While I disagreed with the result of Bush v. Holmes, fortunately that decision does not dictate that the Florida Tax Credit Scholarship Program is unconstitutional. A key reason is that a tax credit scholarship is legally distinct from a directly appropriated scholarship. First, the Blaine Amendment—on which the Court of Appeal relied, does not apply because the funds never make it into the State Treasury in the first place. The Blaine amendment says only that “no funds shall be taken from the Treasury.” In the Florida Tax Credit Scholarship Program, they aren't.
How about the uniformity claim? If the plaintiffs were to claim that the Tax credit program violates the uniformity clause because private money that never became public funds, but might have, is going to educate children at a private school, it would result in some fairly ridiculous ramifications. For example, if this tax credit violates the uniformity clause, what about a tax-deductible donation to a private school? What about the state property-tax exemption currently enjoyed by all non- profit private schools? In both those examples, the same tortured argument would appear to apply.

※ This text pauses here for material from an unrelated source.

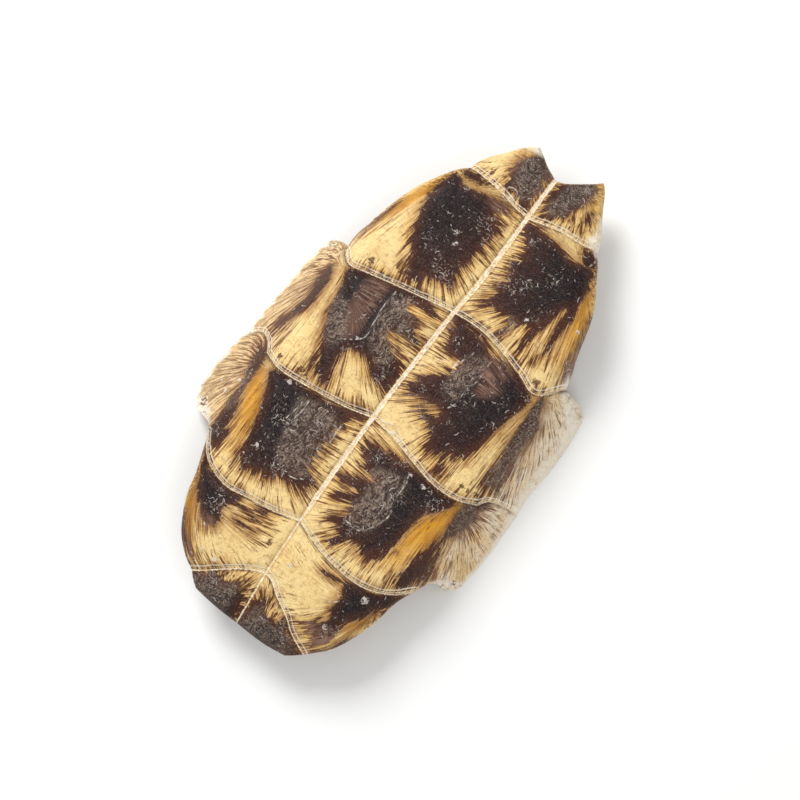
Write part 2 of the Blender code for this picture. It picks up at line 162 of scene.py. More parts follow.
DARK_PATCHES: tuple[Line, ...] = (
    # anal scutes
    ((-3, 94), (-6, 96), (-9, 98.5), (-11.5, 98), (-13.5, 95), (-15, 93), (-15.5, 86.5), (-14, 81),
     (-10.5, 80.5), (-7, 79), (-3.5, 77.5), (-2.5, 81), (-3.5, 87)),
    ((1.5, 94.5), (5, 97.5), (8.5, 100.5), (11, 102.5), (12.5, 100), (13, 95), (12.5, 90), (11.5, 86.5),
     (10, 83.5), (6.5, 81.5), (3.5, 80), (2, 81), (1, 85), (0.5, 90.5)),
    ((16.2, 90.5), (17.6, 91), (18.2, 87), (17.4, 84.5), (16.4, 86.5)),
    # femoral scutes
    ((-32.5, 73.5), (-29, 74), (-26, 72.5), (-22.5, 72.5), (-18.5, 73.5), (-14.5, 74.5), (-11, 75.5),
     (-6, 74), (-5.5, 72), (-10, 70.5), (-10.5, 68.5), (-8, 67), (-5.5, 65), (-6, 56.5), (-7.5, 48),
     (-7, 43), (-7.5, 38.5), (-12, 37), (-16.5, 36), (-18, 33), (-21.5, 32), (-25, 37), (-26, 40),
     (-28.5, 44.5), (-31.5, 54), (-33.5, 63.5), (-33, 69)),
    ((-28.5, 79), (-23.5, 78.5), (-19, 77.5), (-22.5, 75.5), (-28.5, 75.5)),
    ((1.5, 75), (9, 74.5), (16, 73.5), (21.5, 72.5), (25, 73.5), (30, 74.5), (31, 71), (32.5, 66),
     (32, 58.5), (29.5, 56.5), (26.5, 48.5), (24, 44.5), (19, 42), (16, 40.5), (12.5, 42), (8.5, 42),
     (5, 40), (6, 46), (6.5, 53.5), (4.5, 58), (6.5, 62.5), (4.5, 66.5), (2, 69)),
    ((22.5, 79.5), (26.5, 80.5), (29.5, 76.5), (26.5, 73.5), (24.5, 75.5)),
    ((25.5, 56), (29, 56), (28.5, 49), (27.2, 42), (26.2, 35.5), (24.6, 35.5), (25, 43), (25.2, 50)),
    ((31.2, 60), (32.8, 60), (33.6, 50), (33.4, 42), (32.6, 35), (31.8, 36), (32, 44), (31.6, 52)),
    ((18.5, 46), (21, 46), (19, 39), (17.5, 35), (16.2, 35), (17, 40)),
    ((39.5, 61), (41, 57), (43, 50), (45, 43.5), (46, 39), (45, 36.5), (43, 37.5), (42, 44), (40.5, 52)),
    ((-41.2, 54), (-42.4, 49), (-44.2, 43), (-45.6, 37), (-44.6, 37), (-43, 43.5), (-41.5, 49)),
    # abdominal scutes
    ((-40, 22.5), (-35, 25.5), (-28.5, 27.5), (-22.5, 28.5), (-16.5, 30.5), (-11.5, 31), (-5.5, 29),
     (-5, 27), (-12, 27), (-16.5, 24.5), (-13.5, 23), (-8, 21.5), (-7, 18.5), (-4, 17), (-4, 14.5),
     (-9, 14.5), (-13.5, 13.5), (-13.5, 11), (-10, 9), (-3.5, 7), (-2.5, 1.5), (-2.5, -4), (-6, -4),
     (-10.5, -3.5), (-14, 0), (-19, 0.5), (-22.5, -1), (-21.5, -9), (-21.5, -15.5), (-28.5, -14),
     (-30, -8), (-33.5, -0.5), (-36.5, 6.5), (-38.5, 16.5)),
    ((-49, 20), (-46.5, 21.5), (-43.5, 16.5), (-42.5, 8), (-43, 1.5), (-45.5, -2.5), (-47.5, -9.5),
     (-50, -8), (-48.5, 0), (-47, 8.5), (-48.5, 15.5)),
    ((0.5, 32.5), (7, 32.5), (14, 31), (19, 28), (25.5, 29.5), (30, 28), (38.5, 24.5), (39, 21),
     (37.5, 13), (36, 4.5), (34.5, -3), (33, -7.5), (31, -10.5), (29, -8.5), (26, -13), (20.5, -12),
     (18.5, -8), (15, -5), (10, -4), (11.5, -1), (17, -1.5), (16.5, 1.5), (10.5, 0.5), (5, -1),
     (2.5, -2), (3, 3.5), (5, 9), (8.5, 12.5), (11.5, 15.5), (11.5, 19.5), (5.5, 20.5), (3, 23.5),
     (1.5, 27.5)),
    ((28, -13.5), (30, -14), (30, -17.5), (28, -16.5)),
    ((41.5, 26.5), (43.5, 26), (44.5, 21.5), (47.5, 18.5), (47.5, 13), (47.5, 4), (48.5, -2.5),
     (49.5, -8), (46.5, -9.5), (44, -9), (43, -3), (42, 7), (41.5, 15.5)),
    # pectoral scutes
    ((-39.5, -23), (-35.5, -20.5), (-29, -20), (-22.5, -19.5), (-15, -18), (-9, -15.5), (-2.5, -15),
     (-2.5, -17), (-6.5, -19.5), (-7.5, -25), (-7, -32), (-8, -35.5), (-6.5, -41), (-3.5, -45),
     (-5.5, -50.5), (-11, -50.5), (-15.5, -52), (-19.5, -54), (-24.5, -55), (-28, -55.5),
     (-30.5, -51), (-32, -44), (-33, -37), (-35.5, -30.5), (-37.5, -26.5)),
    ((-52, -15), (-47.5, -16), (-44.5, -19.5), (-43.5, -27.5), (-43, -34.5), (-40, -41), (-38, -47.5),
     (-36.5, -52), (-38.5, -55.5), (-42.5, -55), (-45, -51.5), (-45, -42), (-45, -34.5),
     (-47, -28.5), (-48.5, -22)),
    ((2.5, -21.5), (9.5, -20.5), (18.5, -20.5), (25.5, -20), (33.5, -21), (40, -20), (39.5, -23),
     (36.5, -28), (33.5, -31.5), (32.5, -37.5), (32.5, -44.5), (31.5, -50), (29, -54),
     (24.5, -55.5), (21.5, -53), (18, -55.5), (12.5, -58), (13.5, -54), (9.5, -51), (11.5, -47.5),
     (11.5, -44), (5.5, -44.5), (5.5, -42), (10, -39.5), (3.5, -38.5), (3.5, -36.5), (8, -34),
     (12.5, -32), (7, -30.5), (6.5, -27.5), (3, -24.5)),
    ((42.5, -20.5), (44.5, -18), (47, -15), (49, -14), (48.5, -17.5), (48.5, -24.5), (46.5, -29),
     (45, -32), (45, -36), (46, -40.5), (47.5, -45.5), (47, -50), (45, -53), (43, -55.5),
     (39.5, -56.5), (39, -52), (40.5, -46.5), (41.5, -41), (43, -34.5), (43, -28)),
    # humeral scutes
    ((-38.5, -64), (-34, -63), (-29, -64), (-24.5, -64), (-19.5, -63.5), (-21, -68), (-23, -70.5),
     (-21.5, -73.5), (-21.5, -76.5), (-23.5, -79.5), (-26.5, -78), (-30, -75), (-33.5, -72),
     (-35.5, -68.5), (-37, -66)),
    ((-14, -65), (-14.5, -64), (-12, -62.5), (-9.5, -62.5), (-10.5, -64)),
    ((-18.5, -67), (-12.5, -66), (-7.5, -66.5), (-12.5, -67.5)),
    ((-18.5, -71), (-13, -70.5), (-9, -71.5), (-14.5, -72)),
    ((-34.5, -79), (-30.5, -82.5), (-26.5, -85.5), (-23.5, -88.5), (-21, -91), (-20, -93),
     (-25, -90.5), (-30, -86.5), (-33.5, -82.5)),
    ((-38.5, -64), (-40.5, -59.5), (-43.5, -55.5), (-42.5, -55.5), (-39, -59), (-36, -62.5)),
    ((26.5, -65), (31.5, -63.5), (37, -62), (41, -59.5), (44.5, -57), (45.5, -57), (44.5, -61.5),
     (41, -65.5), (39.5, -69), (37.5, -72.5), (35.5, -75), (34, -78.5), (33.5, -82.5),
     (32.5, -86.5), (30, -88), (26, -86.5), (24.5, -84.5), (26.5, -81), (28.5, -78), (27.5, -75),
     (28, -71.5), (26.5, -67.5)),
    ((40, -79.5), (38, -81), (35, -86), (30.5, -90.5), (32.5, -90), (37, -84.5), (39.5, -80.5)),
    ((18.5, -66.5), (25.5, -65.5), (25.5, -66.5), (19, -67)),
    # gular scutes
    ((-19, -93.5), (-14, -91.5), (-12.5, -88), (-10, -87.5), (-8.5, -90), (-5.5, -89.5), (-2, -85),
     (-1, -85), (-2, -88), (1.5, -89.5), (2.5, -100.5), (-7, -100.5), (-17, -100)),
    ((4.5, -90), (7, -85.5), (9, -86.5), (10, -90), (14.5, -90), (17.5, -88.5), (20.5, -88.5),
     (23, -91.5), (27.5, -93.5), (30, -94), (26, -98.5), (19.5, -101), (4, -101)),
)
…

We do not have to re-invent the wheel in this Florida case. In Arizona, the State Supreme Court that had found a directly appropriated scholarship program unconstitutional, on similar grounds, also upheld a tax credit scholarship program as constitutional, making similar legal distinctions.
But, enough of this legal talk. I applaud all that each of you do to help bring meaningful educational options to serve the neediest in our Hispanic community, and encourage you to persist. We must look at this as a long term struggle, and pace ourselves to win the war, not just a battle.
I would be remiss not to mention something else very important to me, and that is the provision of affordable legal services to the neediest among us. Just as we must not let the educational options for our children be dictated by zip code, we must not let real legal needs be unmet, either, and I appreciate any support in such endeavors.
Thank you very much for such undivided attention today, it has been a privilege to speak to you today.